◆ **What you will do**:
Set down, exactly as written, only the lines starting with the one that holds "block(plate_span, about(leaf_mid, flush_plate_width), plate)" and ending with the one that holds "zip(*points))), Vector(map(max, zip(*points)))".

◆ **Information provided**:
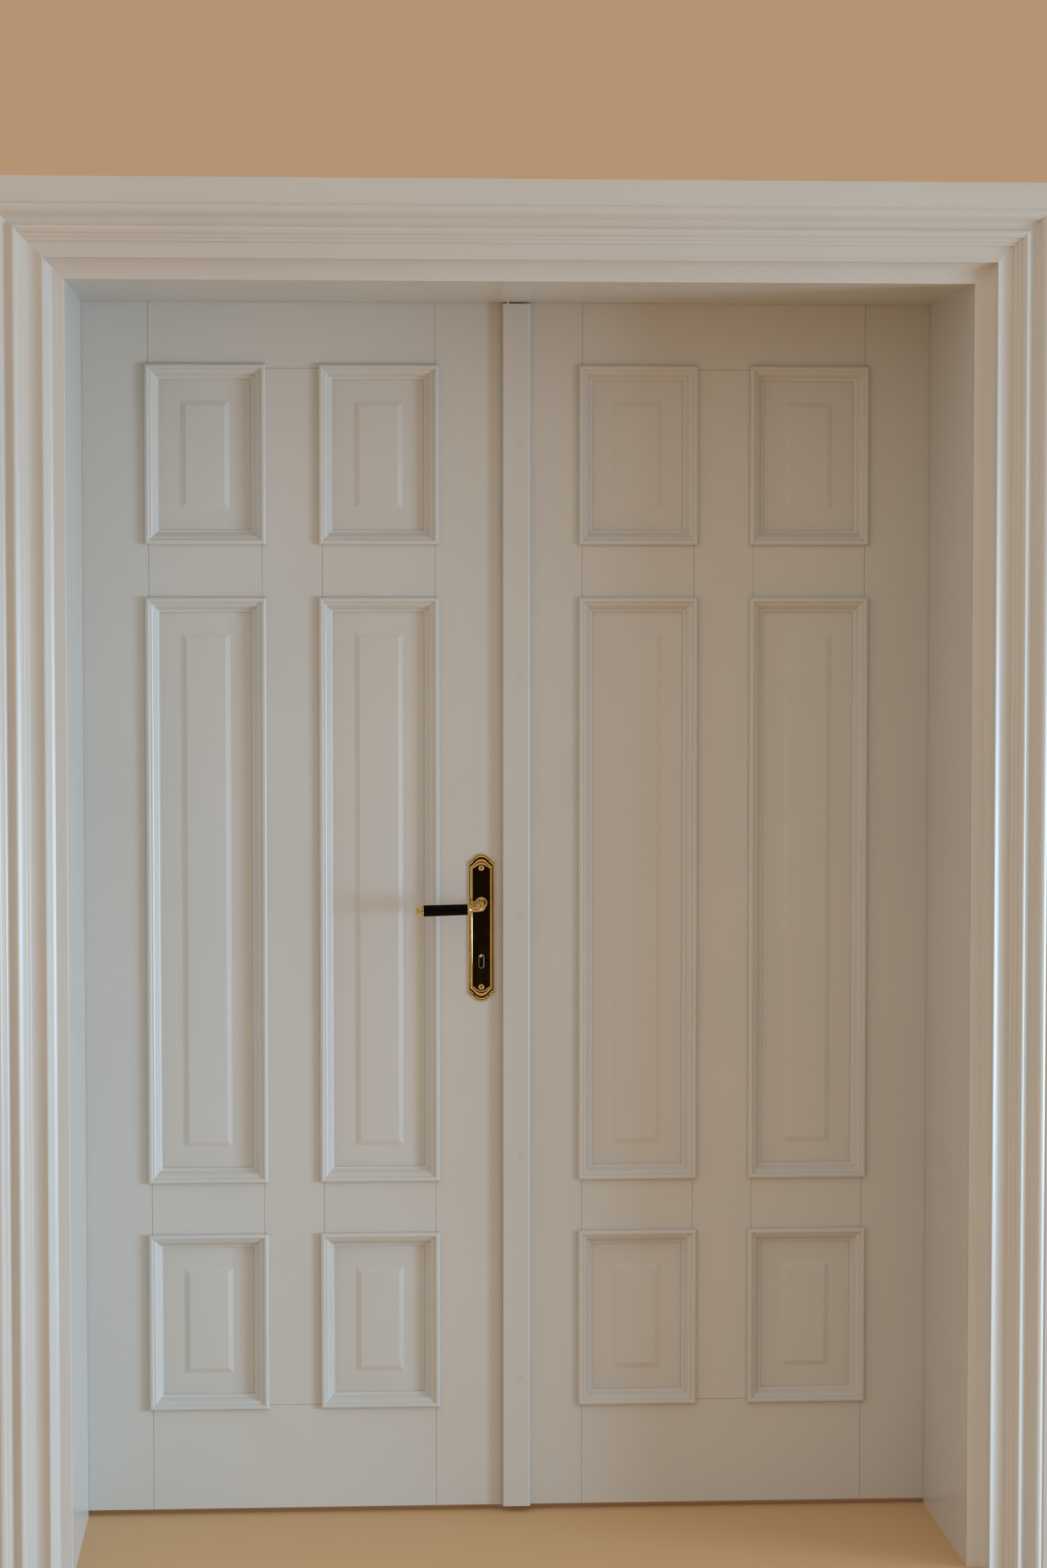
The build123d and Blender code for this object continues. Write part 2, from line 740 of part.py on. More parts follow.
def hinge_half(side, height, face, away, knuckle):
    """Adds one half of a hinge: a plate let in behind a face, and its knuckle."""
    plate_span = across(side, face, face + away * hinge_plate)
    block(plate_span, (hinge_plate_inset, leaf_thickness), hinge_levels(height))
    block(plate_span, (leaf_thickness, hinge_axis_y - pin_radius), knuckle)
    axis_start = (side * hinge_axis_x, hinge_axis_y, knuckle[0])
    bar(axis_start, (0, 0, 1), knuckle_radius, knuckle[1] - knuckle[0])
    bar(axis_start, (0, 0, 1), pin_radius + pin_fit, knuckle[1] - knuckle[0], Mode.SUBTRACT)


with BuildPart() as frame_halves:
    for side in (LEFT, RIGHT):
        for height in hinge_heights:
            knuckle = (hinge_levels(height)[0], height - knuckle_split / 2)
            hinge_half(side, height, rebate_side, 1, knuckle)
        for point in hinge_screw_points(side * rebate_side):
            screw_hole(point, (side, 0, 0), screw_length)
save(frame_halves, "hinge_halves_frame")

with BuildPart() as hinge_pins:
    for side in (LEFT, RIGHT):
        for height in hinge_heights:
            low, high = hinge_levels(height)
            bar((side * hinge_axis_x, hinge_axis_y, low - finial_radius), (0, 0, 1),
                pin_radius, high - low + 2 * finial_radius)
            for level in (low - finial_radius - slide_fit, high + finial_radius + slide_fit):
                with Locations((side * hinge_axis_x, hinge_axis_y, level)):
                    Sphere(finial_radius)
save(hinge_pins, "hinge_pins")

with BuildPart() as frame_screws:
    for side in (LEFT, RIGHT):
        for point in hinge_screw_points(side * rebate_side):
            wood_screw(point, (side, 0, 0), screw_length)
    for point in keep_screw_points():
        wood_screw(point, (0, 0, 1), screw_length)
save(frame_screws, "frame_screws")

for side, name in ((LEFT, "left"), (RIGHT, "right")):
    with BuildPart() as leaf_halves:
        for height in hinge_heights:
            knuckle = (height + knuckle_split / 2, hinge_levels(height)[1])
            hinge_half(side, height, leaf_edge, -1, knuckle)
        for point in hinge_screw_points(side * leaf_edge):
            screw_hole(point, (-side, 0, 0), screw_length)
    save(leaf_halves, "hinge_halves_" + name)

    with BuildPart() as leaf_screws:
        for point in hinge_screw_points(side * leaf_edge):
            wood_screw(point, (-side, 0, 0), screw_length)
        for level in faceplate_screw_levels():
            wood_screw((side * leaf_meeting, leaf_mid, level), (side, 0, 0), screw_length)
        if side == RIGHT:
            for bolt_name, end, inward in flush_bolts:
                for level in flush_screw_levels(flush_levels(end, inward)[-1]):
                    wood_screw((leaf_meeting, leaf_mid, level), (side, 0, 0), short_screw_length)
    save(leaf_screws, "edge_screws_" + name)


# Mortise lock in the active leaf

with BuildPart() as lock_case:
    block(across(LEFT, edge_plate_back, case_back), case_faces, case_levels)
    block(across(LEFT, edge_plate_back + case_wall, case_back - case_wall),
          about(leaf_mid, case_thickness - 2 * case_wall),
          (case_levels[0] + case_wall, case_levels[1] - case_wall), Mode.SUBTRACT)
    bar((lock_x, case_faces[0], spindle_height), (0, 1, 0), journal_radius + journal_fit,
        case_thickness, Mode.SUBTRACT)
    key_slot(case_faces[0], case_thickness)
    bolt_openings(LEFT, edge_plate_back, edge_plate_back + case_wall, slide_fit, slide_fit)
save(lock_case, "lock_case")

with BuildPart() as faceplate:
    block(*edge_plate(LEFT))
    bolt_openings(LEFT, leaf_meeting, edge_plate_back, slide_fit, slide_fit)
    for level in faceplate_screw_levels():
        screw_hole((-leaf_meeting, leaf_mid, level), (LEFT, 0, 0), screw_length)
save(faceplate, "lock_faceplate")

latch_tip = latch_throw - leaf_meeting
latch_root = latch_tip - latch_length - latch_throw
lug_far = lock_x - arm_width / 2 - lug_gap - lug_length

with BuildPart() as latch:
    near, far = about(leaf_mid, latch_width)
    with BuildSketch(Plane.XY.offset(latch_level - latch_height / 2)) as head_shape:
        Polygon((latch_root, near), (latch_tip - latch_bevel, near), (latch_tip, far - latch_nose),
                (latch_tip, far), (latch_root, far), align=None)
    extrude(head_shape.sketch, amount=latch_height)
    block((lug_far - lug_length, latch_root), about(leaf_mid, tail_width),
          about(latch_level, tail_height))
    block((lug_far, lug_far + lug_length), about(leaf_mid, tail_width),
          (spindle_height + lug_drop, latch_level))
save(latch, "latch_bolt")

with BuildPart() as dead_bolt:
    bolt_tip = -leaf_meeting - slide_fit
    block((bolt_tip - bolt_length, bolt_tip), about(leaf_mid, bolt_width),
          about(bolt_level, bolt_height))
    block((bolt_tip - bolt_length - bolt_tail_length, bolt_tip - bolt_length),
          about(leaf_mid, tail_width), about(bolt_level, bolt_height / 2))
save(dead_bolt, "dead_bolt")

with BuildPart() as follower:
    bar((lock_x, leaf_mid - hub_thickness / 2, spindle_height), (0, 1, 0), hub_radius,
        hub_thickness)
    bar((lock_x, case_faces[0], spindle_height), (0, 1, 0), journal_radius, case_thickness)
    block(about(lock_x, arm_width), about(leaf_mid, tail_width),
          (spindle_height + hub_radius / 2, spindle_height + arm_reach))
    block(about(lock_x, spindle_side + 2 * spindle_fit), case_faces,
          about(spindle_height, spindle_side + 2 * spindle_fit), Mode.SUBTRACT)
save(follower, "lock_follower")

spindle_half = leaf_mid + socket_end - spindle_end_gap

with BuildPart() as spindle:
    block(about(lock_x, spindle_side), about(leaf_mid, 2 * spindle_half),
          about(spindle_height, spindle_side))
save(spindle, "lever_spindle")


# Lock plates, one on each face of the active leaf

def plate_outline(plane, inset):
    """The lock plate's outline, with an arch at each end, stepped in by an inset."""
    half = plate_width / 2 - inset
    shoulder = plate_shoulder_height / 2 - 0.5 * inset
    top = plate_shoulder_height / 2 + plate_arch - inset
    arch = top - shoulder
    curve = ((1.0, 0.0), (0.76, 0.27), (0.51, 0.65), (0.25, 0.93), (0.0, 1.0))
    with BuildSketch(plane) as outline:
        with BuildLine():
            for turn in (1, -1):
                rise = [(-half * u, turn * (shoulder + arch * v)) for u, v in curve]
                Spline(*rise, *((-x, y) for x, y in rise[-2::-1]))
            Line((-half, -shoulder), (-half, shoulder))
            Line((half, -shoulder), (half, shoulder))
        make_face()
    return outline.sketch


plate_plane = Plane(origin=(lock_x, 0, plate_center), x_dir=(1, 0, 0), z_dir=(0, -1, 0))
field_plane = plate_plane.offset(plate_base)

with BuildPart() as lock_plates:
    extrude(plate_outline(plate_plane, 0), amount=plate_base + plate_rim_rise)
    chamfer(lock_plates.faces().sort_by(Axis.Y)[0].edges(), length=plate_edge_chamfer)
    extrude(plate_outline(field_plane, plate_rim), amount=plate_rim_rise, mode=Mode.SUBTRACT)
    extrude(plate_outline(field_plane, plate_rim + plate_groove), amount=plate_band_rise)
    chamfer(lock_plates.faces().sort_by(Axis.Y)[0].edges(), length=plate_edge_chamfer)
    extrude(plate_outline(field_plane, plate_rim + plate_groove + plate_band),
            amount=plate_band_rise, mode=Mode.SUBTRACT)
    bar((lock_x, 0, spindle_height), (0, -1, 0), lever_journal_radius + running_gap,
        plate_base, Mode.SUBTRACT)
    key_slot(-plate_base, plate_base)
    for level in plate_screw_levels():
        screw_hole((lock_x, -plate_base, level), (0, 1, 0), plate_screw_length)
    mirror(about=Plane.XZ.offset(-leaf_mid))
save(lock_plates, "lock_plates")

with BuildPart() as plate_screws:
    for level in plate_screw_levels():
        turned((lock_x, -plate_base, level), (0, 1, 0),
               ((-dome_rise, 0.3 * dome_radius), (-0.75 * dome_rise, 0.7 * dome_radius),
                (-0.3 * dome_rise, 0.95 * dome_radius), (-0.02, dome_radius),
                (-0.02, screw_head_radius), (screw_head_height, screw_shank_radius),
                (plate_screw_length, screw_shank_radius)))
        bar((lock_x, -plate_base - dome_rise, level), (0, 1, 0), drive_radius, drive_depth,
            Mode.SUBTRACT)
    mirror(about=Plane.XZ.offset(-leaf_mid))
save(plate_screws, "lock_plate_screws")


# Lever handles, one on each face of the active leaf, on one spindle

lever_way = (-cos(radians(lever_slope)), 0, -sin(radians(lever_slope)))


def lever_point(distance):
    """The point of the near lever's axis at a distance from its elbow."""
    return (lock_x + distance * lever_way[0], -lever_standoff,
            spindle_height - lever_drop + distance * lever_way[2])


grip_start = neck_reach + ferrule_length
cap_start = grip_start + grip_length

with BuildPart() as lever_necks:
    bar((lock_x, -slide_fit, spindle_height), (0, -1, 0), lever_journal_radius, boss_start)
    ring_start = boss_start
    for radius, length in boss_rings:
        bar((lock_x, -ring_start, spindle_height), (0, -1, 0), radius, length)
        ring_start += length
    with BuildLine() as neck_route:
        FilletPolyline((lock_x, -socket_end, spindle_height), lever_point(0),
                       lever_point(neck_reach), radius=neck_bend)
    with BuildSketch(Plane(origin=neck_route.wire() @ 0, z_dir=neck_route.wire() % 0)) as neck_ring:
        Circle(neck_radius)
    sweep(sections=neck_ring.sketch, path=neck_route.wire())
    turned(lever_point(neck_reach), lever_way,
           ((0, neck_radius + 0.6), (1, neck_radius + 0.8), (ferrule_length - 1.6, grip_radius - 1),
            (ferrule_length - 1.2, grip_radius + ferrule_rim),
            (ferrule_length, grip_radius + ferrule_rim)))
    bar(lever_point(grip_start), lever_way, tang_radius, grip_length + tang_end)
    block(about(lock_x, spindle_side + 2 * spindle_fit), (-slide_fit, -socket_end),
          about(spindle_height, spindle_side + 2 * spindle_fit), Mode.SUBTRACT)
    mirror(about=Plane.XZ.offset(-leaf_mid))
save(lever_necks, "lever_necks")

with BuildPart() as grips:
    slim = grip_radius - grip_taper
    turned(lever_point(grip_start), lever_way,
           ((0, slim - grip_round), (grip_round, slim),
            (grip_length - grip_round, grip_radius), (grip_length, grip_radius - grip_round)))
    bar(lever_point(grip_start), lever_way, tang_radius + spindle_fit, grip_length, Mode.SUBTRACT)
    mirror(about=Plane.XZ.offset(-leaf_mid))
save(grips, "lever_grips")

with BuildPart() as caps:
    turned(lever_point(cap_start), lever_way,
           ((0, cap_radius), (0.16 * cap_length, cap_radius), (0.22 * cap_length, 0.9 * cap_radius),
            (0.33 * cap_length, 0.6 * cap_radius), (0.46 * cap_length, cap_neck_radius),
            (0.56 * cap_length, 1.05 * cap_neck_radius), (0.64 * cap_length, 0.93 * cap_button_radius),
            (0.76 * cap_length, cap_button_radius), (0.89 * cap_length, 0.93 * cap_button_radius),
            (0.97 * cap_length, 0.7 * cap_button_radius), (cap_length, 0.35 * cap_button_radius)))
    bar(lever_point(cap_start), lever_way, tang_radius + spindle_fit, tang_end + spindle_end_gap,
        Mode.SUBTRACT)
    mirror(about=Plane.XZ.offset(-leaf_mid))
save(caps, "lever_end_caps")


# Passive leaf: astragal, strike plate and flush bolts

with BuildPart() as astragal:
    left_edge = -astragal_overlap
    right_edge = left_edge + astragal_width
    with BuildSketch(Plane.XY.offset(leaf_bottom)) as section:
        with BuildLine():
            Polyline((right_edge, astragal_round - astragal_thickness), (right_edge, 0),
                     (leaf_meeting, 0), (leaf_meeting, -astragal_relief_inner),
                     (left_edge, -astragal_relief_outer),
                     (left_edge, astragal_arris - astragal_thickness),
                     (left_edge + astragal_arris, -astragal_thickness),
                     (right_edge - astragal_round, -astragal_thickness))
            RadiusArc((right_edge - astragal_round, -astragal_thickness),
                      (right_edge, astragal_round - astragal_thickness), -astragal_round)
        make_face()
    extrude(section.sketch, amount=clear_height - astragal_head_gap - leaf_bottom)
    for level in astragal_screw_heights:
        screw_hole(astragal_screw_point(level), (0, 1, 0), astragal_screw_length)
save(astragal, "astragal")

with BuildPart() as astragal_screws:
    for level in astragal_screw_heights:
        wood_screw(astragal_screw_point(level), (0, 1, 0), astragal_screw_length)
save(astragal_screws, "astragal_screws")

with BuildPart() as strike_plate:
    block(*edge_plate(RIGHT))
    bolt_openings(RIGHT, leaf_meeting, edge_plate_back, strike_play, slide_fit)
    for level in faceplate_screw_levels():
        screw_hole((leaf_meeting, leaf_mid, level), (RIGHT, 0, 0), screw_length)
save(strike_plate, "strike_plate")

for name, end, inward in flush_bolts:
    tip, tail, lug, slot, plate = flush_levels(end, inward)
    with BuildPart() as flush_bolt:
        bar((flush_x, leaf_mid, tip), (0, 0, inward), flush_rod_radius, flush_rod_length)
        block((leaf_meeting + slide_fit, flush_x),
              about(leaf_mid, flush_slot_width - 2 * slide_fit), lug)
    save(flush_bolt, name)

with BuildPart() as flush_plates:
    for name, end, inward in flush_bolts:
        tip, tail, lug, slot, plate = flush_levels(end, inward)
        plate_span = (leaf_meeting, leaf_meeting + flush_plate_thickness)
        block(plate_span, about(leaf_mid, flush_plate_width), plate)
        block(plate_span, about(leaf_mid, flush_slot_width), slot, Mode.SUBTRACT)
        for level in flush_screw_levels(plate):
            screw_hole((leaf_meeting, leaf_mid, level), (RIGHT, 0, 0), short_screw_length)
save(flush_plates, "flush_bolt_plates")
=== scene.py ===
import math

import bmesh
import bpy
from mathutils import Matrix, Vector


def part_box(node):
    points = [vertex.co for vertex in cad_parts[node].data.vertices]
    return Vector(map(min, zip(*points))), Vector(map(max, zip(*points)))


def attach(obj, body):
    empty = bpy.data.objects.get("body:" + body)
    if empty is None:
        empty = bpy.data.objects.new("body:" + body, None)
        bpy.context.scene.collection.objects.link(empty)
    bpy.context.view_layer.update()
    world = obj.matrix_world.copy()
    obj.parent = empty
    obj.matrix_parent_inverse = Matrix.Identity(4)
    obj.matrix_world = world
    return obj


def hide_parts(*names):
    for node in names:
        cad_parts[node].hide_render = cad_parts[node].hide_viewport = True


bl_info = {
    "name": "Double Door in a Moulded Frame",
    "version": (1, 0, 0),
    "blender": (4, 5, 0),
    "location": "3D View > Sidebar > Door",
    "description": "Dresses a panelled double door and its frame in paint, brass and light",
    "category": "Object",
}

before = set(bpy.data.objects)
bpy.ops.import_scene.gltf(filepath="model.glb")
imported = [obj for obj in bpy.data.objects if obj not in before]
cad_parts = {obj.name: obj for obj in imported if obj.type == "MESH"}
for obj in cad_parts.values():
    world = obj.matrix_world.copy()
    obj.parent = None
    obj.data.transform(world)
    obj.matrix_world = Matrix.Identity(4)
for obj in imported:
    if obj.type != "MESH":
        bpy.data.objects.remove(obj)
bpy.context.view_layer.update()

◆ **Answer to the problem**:
        block(plate_span, about(leaf_mid, flush_plate_width), plate)
        block(plate_span, about(leaf_mid, flush_slot_width), slot, Mode.SUBTRACT)
        for level in flush_screw_levels(plate):
            screw_hole((leaf_meeting, leaf_mid, level), (RIGHT, 0, 0), short_screw_length)
save(flush_plates, "flush_bolt_plates")
=== scene.py ===
import math

import bmesh
import bpy
from mathutils import Matrix, Vector


def part_box(node):
    points = [vertex.co for vertex in cad_parts[node].data.vertices]
    return Vector(map(min, zip(*points))), Vector(map(max, zip(*points)))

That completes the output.